From Monday this week, companies listed on the Star Market can be included in the Stock Connect trading scheme, which links mainland Chinese exchanges in Shanghai and Shenzhen with Hong Kong. 

The Stock Connect system is a popular way for overseas investors to gain access to mainland Chinese stocks. Prior to the change, international investors could trade on the Star Market only by registering with China’s Qualified Foreign Institutional Investor program.

Under the new rules, Star Market companies can be traded through Stock Connect if they are included in Shanghai’s SSE 180 or SSE 380 indexes, or if they have shares traded in Hong Kong. Initially, 12 companies – including Advanced Micro-Fabrication Equipment and Raytron Technology – are eligible to be included.

The move will ‘introduce more overseas institutional investors to the Star Market and further improve the investor structure and level of internationalization of China’s capital market,’ says the Shanghai Stock Exchange (SSE) in a statement released last month.

The new way to access the Star Market will be available only to ‘institutional professional investors,’ adds the statement.

Companies eligible for inclusion can also expect greater exposure to global indexes.

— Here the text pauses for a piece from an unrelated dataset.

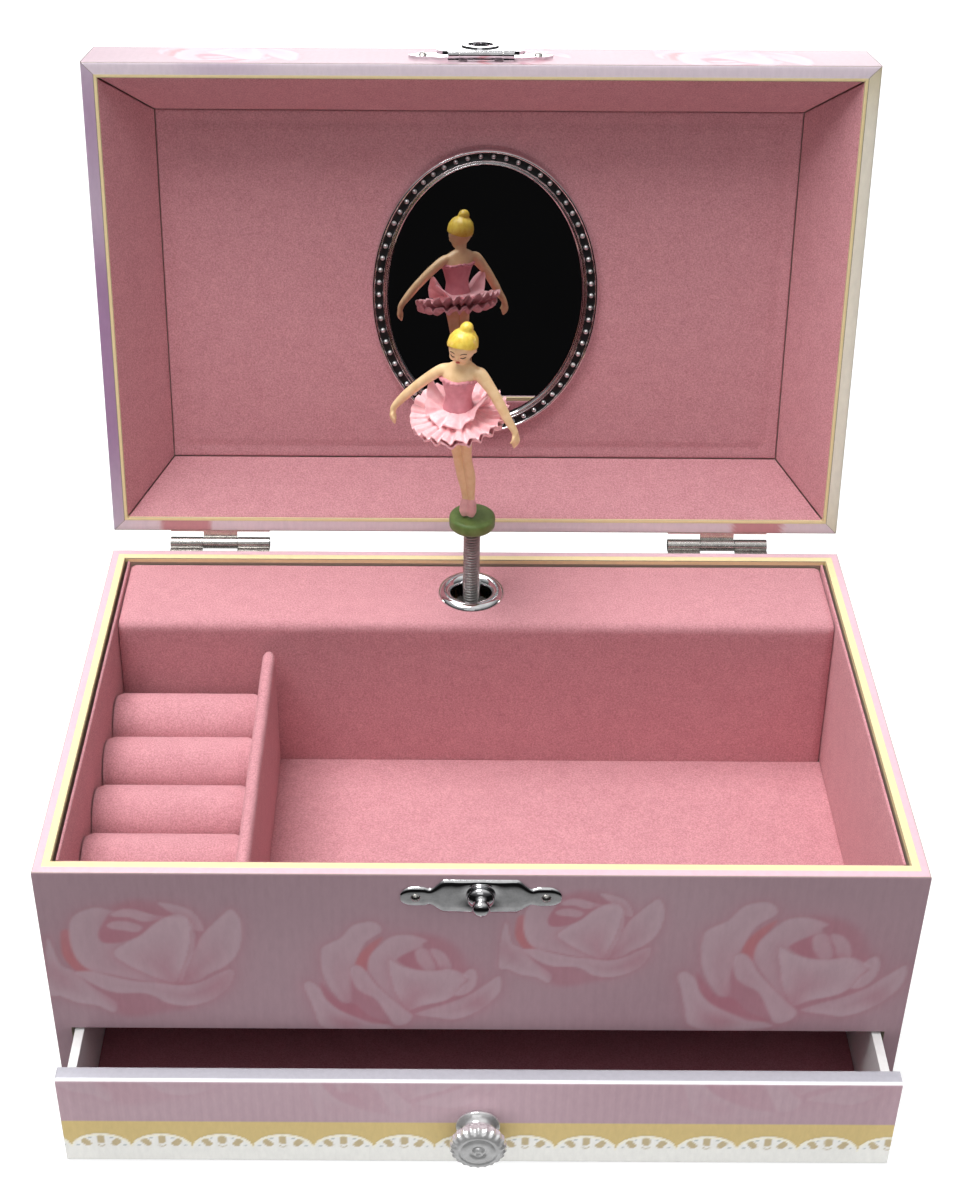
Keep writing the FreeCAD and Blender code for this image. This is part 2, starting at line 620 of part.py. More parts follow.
def cylinder_with_pins():
    """Pinned cylinder on its arbor, with the pinion on the right and the fan's wheel on the left."""
    arbor = cylinder(V(ARBOR_END, 0, 0), X_AXIS, 1.0, PINION_X + 3.4 - ARBOR_END)
    drum = cylinder(V(CYL_LEFT, 0, 0), X_AXIS, CYL_R, CYL_RIGHT - CYL_LEFT)
    pins = []
    for i in range(COMB_TEETH):
        x = CYL_LEFT + 1.2 + i * (CYL_RIGHT - CYL_LEFT - 2.4) / (COMB_TEETH - 1)
        for k in range(3):
            angle = math.radians((i * 137.5 + k * 113.0) % 360.0)
            direction = V(0, math.cos(angle), math.sin(angle))
            pins.append(cylinder(V(x, 0, 0) + direction * (CYL_R - 0.5), direction, 0.25, 0.95))
    wheel = toothed(WHEEL_TEETH, WHEEL_R, 0.45, 0.5, WHEEL_X, WHEEL_T)
    pinion = toothed(PINION_TEETH, PINION_R, 0.5, 0.7, PINION_X - 3.0, 5.6)
    whole = fuse([arbor, drum, wheel, pinion] + pins)
    whole.translate(V(0, DANCER_Y, ARBOR_Z))
    save("music_cylinder", whole)


def spindle():
    """Upright spindle under the spring, with a crown of pins on the cylinder's pinion."""
    low = ARBOR_Z + PINION_R + 0.6 - PIN_LEN
    disc_low = ARBOR_Z + PINION_R + 0.6
    shapes = [cylinder(V(0, 0, disc_low), Z_AXIS, SPINDLE_R_PINS + 0.9, 1.2),
              cylinder(V(0, 0, disc_low), Z_AXIS, 1.2, 75.0 - disc_low)]
    shapes += crown(SPINDLE_PINS, SPINDLE_R_PINS, low, disc_low + 0.2)
    whole = fuse(shapes)
    # a tooth of the pinion stands straight up, so the crown has a gap there
    whole.rotate(V(0, 0, 0), Z_AXIS, 180.0 / SPINDLE_PINS)
    whole.translate(V(DANCER_X, DANCER_Y, 0))
    save("dancer_spindle", whole)


def mainspring_drum():
    face = DANCER_Y + PINION_R + 0.6
    rear = BACK - WALL - BEDPLATE_T - 0.3
    shapes = [cylinder(V(0, 0, 0), Z_AXIS, DRUM_R_PINS + 1.6, rear - face),
              cylinder(V(0, 0, 0), Z_AXIS, 1.5, BACK + 3.0 - face)]
    shapes += crown(DRUM_PINS, DRUM_R_PINS, -PIN_LEN, 0.2)
    whole = fuse(shapes)
    whole.rotate(V(0, 0, 0), X_AXIS, -90)
    whole.translate(V(DRUM_X, face, ARBOR_Z))
    save("mainspring_drum", whole)


def winding_key():
    """Butterfly key on the arbor, behind the back board."""
    boss = cylinder(V(DRUM_X, BACK + 0.8, ARBOR_Z), Y_AXIS, 2.6, 9.0)
    arbor = cylinder(V(DRUM_X, BACK, ARBOR_Z), Y_AXIS, 1.5, 3.0)
    wing = cylinder(V(DRUM_X, BACK + 9.0, ARBOR_Z), X_AXIS, 6.2, 2.0)
    wing.translate(V(-1.0, 5.4, 0))
    upper = wing.copy()
    upper.translate(V(0, 0, 4.4))
    lower = wing.copy()
    lower.translate(V(0, 0, -4.4))
    hole_up = cylinder(V(DRUM_X - 3, BACK + 14.8, ARBOR_Z + 5.2), X_AXIS, 2.4, 6)
    hole_low = cylinder(V(DRUM_X - 3, BACK + 14.8, ARBOR_Z - 5.2), X_AXIS, 2.4, 6)
    key = fuse([boss, upper, lower]).cut(arbor).cut(hole_up).cut(hole_low)
    save("winding_key", key)


def governor_fan():
    pinion = toothed(FAN_TEETH, FAN_R, 0.45, 0.5, WHEEL_X, WHEEL_T)
    pinion.rotate(V(0, 0, 0), X_AXIS, fan_phase())
    shaft = cylinder(V(ARBOR_END, 0, 0), X_AXIS, 0.6, 24.0)
    vane = box(-30.0, -18.0, -0.3, 0.3, -4.6, 4.6)
    whole = fuse([pinion, shaft, vane])
    whole.translate(V(0, FAN_Y, FAN_Z))
    save("governor_fan", whole)


def fan_phase():
    """Turn that puts a gap of the fan's pinion on the wheel's tooth line."""
    line = math.degrees(math.atan2(FAN_Z - ARBOR_Z, FAN_Y - DANCER_Y))
    wheel_step = 360.0 / WHEEL_TEETH
    # teeth stand at 90 degrees plus whole steps, measured from +Y towards +Z
    wheel_off = (line - 90.0) % wheel_step
    fan_step = 360.0 / FAN_TEETH
    back_line = line + 180.0
    # seen from the fan, the wheel's tooth stands wheel_off behind the line of centres
    fan_gap = back_line + wheel_off * WHEEL_TEETH / FAN_TEETH
    return (fan_gap - 90.0 + fan_step / 2.0) % fan_step


def bedplate():
    low, high = 34.0, 68.0
    face = IN_Y - BEDPLATE_T
    shapes = [box(-40.0, 30.0, face, IN_Y, low, high)]
    # bearings of the cylinder's arbor and the fan's shaft
    shapes.append(box(-37.6, -36.2, FAN_Y - 2.6, face, 44.0, FAN_Z + 2.4))
    shapes.append(box(EAR_X, EAR_X + 1.6, DANCER_Y - 2.6, face, 44.0, ARBOR_Z + 2.2))
    shapes.append(box(-16.6, -15.0, FAN_Y - 2.4, face, FAN_Z - 2.4, FAN_Z + 2.4))
    # upper bearing of the spindle and the comb's seat
    shapes.append(box(DANCER_X - 4, DANCER_X + 4, DANCER_Y - 4, face, 60.0, 61.5))
    shapes.append(box(CYL_LEFT, CYL_RIGHT, DANCER_Y + 0.7, face, 34.0, 38.6))
    plate = fuse(shapes)
    for radius, x, y, z, direction, length in (
            (1.0 + RUN, -39.0, DANCER_Y, ARBOR_Z, X_AXIS, 45.0),
            (0.6 + RUN, -39.0, FAN_Y, FAN_Z, X_AXIS, 30.0),
            (1.2 + RUN, DANCER_X, DANCER_Y, 59.0, Z_AXIS, 5.0),
            (1.5 + RUN, DRUM_X, face - 1, ARBOR_Z, Y_AXIS, 4.0)):
        plate = plate.cut(cylinder(V(x, y, z), direction, radius, length))
    holes = [cylinder(V(x, face - 1, z), Y_AXIS, 1.25, 4) for x, z in plate_screws()]
    for x in comb_screws():
        holes.append(cylinder(V(x, DANCER_Y - 1, COMB_SCREW_Z), Y_AXIS, 0.8, 6))
    save("movement_bedplate", plate.cut(holes))


def plate_screws():
    return [(-37.0, 37.0), (27.0, 37.0), (-30.0, 65.0), (27.0, 65.0)]


def comb_screws():
    return [-27.0, -20.0, -13.0]


def comb():
    low, high = 34.2, ARBOR_Z - CYL_R - 0.9
    face = DANCER_Y - 0.3
    plate = box(CYL_LEFT + 0.5, CYL_RIGHT - 0.5, face, face + 1.0, low, high)
    pitch = (CYL_RIGHT - CYL_LEFT - 1.0) / COMB_TEETH
    slots = []
    for i in range(1, COMB_TEETH):
        x = CYL_LEFT + 0.5 + i * pitch
        slots.append(box(x - 0.17, x + 0.17, face - 1, face + 2, 38.8, high + 1))
    holes = [cylinder(V(x, face - 1, COMB_SCREW_Z), Y_AXIS, 0.8, 4) for x in comb_screws()]
    save("comb", plate.cut(slots).cut(holes))


def movement_screws():
    screws = []
    face = IN_Y - BEDPLATE_T
    for x, z in plate_screws():
        shank = cylinder(V(x, face, z), Y_AXIS, 1.25, BEDPLATE_T)
        point = cylinder(V(x, face + BEDPLATE_T, z), Y_AXIS, 1.0, 2.4)
        head = cylinder(V(x, face - 1.3, z), Y_AXIS, 2.2, 1.3)
        screws.append(fuse([shank, point, head]))
    for x in comb_screws():
        shank = cylinder(V(x, DANCER_Y - 0.3, COMB_SCREW_Z), Y_AXIS, 0.8, 5.0)
        head = cylinder(V(x, DANCER_Y - 1.2, COMB_SCREW_Z), Y_AXIS, 1.4, 0.9)
        screws.append(fuse([shank, head]))
    save("movement_screws", group(screws))


def main():
    os.makedirs("parts", exist_ok=True)
    base_boards()
    linings()
    rear_platform()
    grommet()
    divider()
    ring_rolls()
    hinges()
    base_latch()
    lid_latch()
    nails()
    lid_boards()
    lid_linings()
    mirror()
    drawer()
    knob()
    dancer()
    cylinder_with_pins()
    spindle()
    mainspring_drum()
    winding_key()
    governor_fan()
    bedplate()
    comb()
    movement_screws()


main()
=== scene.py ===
import json
import math

import bpy
import numpy as np
from mathutils import Matrix, Vector, noise


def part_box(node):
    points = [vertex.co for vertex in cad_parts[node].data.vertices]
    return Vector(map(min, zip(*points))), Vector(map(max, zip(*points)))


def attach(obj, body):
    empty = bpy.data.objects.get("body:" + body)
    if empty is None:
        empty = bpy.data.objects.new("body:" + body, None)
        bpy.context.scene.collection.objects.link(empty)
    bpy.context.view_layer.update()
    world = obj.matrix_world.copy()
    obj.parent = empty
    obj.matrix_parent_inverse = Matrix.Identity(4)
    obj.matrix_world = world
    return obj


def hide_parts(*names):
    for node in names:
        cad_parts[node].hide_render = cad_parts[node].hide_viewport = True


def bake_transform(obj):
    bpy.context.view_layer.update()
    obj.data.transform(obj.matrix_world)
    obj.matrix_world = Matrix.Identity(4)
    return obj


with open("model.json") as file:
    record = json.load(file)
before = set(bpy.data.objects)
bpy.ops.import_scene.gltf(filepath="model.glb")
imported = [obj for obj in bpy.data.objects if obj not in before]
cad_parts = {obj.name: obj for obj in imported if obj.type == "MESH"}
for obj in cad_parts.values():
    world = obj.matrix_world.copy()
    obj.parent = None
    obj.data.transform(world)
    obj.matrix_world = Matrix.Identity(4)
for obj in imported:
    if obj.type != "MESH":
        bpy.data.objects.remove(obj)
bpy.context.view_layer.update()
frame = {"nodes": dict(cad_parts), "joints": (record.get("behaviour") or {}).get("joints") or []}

# Ballerina jewellery box: looks only. Sizes are in millimetres here and become metres in the meshes.
MM = 0.001
NODES = frame["nodes"]
scene = bpy.context.scene


# ---- places read from the frame ------------------------------------------------------
def span(node):
    """Lowest and highest corner of a CAD node, in millimetres."""
    low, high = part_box(node)
    return [v / MM for v in low], [v / MM for v in high]


def joint(name):
    """The joint's own entry in the frame."""
    return next(j for j in frame["joints"] if j["name"] == name)


BASE_LOW, BASE_HIGH = span("base_bottom_board")
HX, HY = BASE_HIGH[:2]
(_, _, OPENING_TOP), (_, _, BASE_TOP) = span("base_front_board")
LINING_IN_X = -span("left_lining")[1][0]
_, (_, FRONT_LINING_Y, LINING_TOP) = span("front_lining")
LINING_IN_Y = -FRONT_LINING_Y
INNER_X, INNER_Y = span("compartment_shelf")[1][:2]
_, FLOOR_BACK, FLOOR_TOP = span("compartment_floor_lining")[1]
(_, STEP_FRONT, _), (STEP_HALF, STEP_BACK, STEP_TOP) = span("rear_platform")
AXIS = [v / MM for v in joint("lid_hinge")["pos_m"]]
LID_ANGLE = joint("lid_hinge")["range_deg"][1]
LID_HX = span("lid_top_board")[1][0]
LID_H = 20.0
LID_RIM = AXIS[2]
LID_INNER_X = span("lid_right_lining")[1][0]
LID_INNER_Y = HY - (LID_HX - LID_INNER_X)
LID_SLOPE = 10.8                # how far in the four sloping felts reach
LID_PANEL_X = LID_INNER_X - LID_SLOPE
LID_PANEL_Y = LID_INNER_Y - LID_SLOPE
LID_DEEP = LID_RIM + 16.8       # where the felt panel is while the lid is closed
LID_RIM_PRINT = 2.8             # width of printed paper turned over the lid's rim
MIRROR_LOW, MIRROR_HIGH = span("mirror_frame")
MIRROR_X = (MIRROR_LOW[0] + MIRROR_HIGH[0]) / 2
MIRROR_Y = 0.7
DANCER_X, DANCER_Y = [v / MM for v in joint("ballerina_spin")["pos_m"][:2]]
DISC_LOW, DISC_HIGH = span("ballerina_disc")
DRAWER_LOW, DRAWER_HIGH = span("drawer_front")
KNOB_LOW, KNOB_HIGH = span("drawer_knob")
LATCH_LOW, LATCH_HIGH = span("base_latch_plate")
LATCH_Z = (LATCH_LOW[2] + LATCH_HIGH[2]) / 2
PAPER = 0.09                    # how far the paper stands off its board

# The visual lid is laid out closed, where its sides are upright, then swung open to rest.
OPEN = (Matrix.Translation(Vector(AXIS)) @ Matrix.Rotation(math.radians(-LID_ANGLE), 4, "X")
        @ Matrix.Translation(-Vector(AXIS)))


# ---- colour and node helpers ---------------------------------------------------------
def linear(red, green, blue):
    """sRGB 0-255 to linear RGB."""
    out = []
    for value in (red, green, blue):
        c = value / 255.0
        out.append(c / 12.92 if c <= 0.04045 else ((c + 0.055) / 1.055) ** 2.4)
    return out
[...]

Index providers FTSE Russell and MSCI require companies to be included in Stock Connect before adding them to certain products.

Launched in 2019, the Star Market has quickly established itself as one of the most important global IPO venues. SSE set up the new board to offer a lighter listing environment for budding science and technology companies – for example, issuers can have multiple share classes and be unprofitable. 

The venue has become a popular choice for fast-growing companies as well as established names keen to tap the mainland China investment market. Last month, Lenovo Group, the world’s largest PC maker, revealed plans to list Chinese Depository Receipts on the Star Market. 

‘With Lenovo’s strong global presence and heritage in China, we are confident this offering will help further realize Lenovo’s value by leveraging the booming China capital market and at the same time enable investors in China to invest more easily,’ said Yuanqing Yang, Lenovo’s chairman and CEO, in a statement.

Last year, the Star Market helped make SSE the world’s top exchange for IPO volume, according to data from EY. Shanghai attracted 233 listings across its main board and Star Market, with the latter providing around two thirds of the total. 

The Star Market also saw the biggest IPO of 2020, when Semiconductor Manufacturing International Corp (SMIC) raised $7.6 bn in July. 

Along with its rapid growth, the listings venue is known for huge IPO ‘pops’ and wild price swings. A case in point, SMIC jumped around 200 percent on its first trading day. 

Underlining the market’s attraction for overseas investors, KraneShares last week announced the launch of the first US ETF focused on Star Market companies. The ETF will track the Star 50 index, which includes the 50 largest issuers on the board based on market capitalization and liquidity.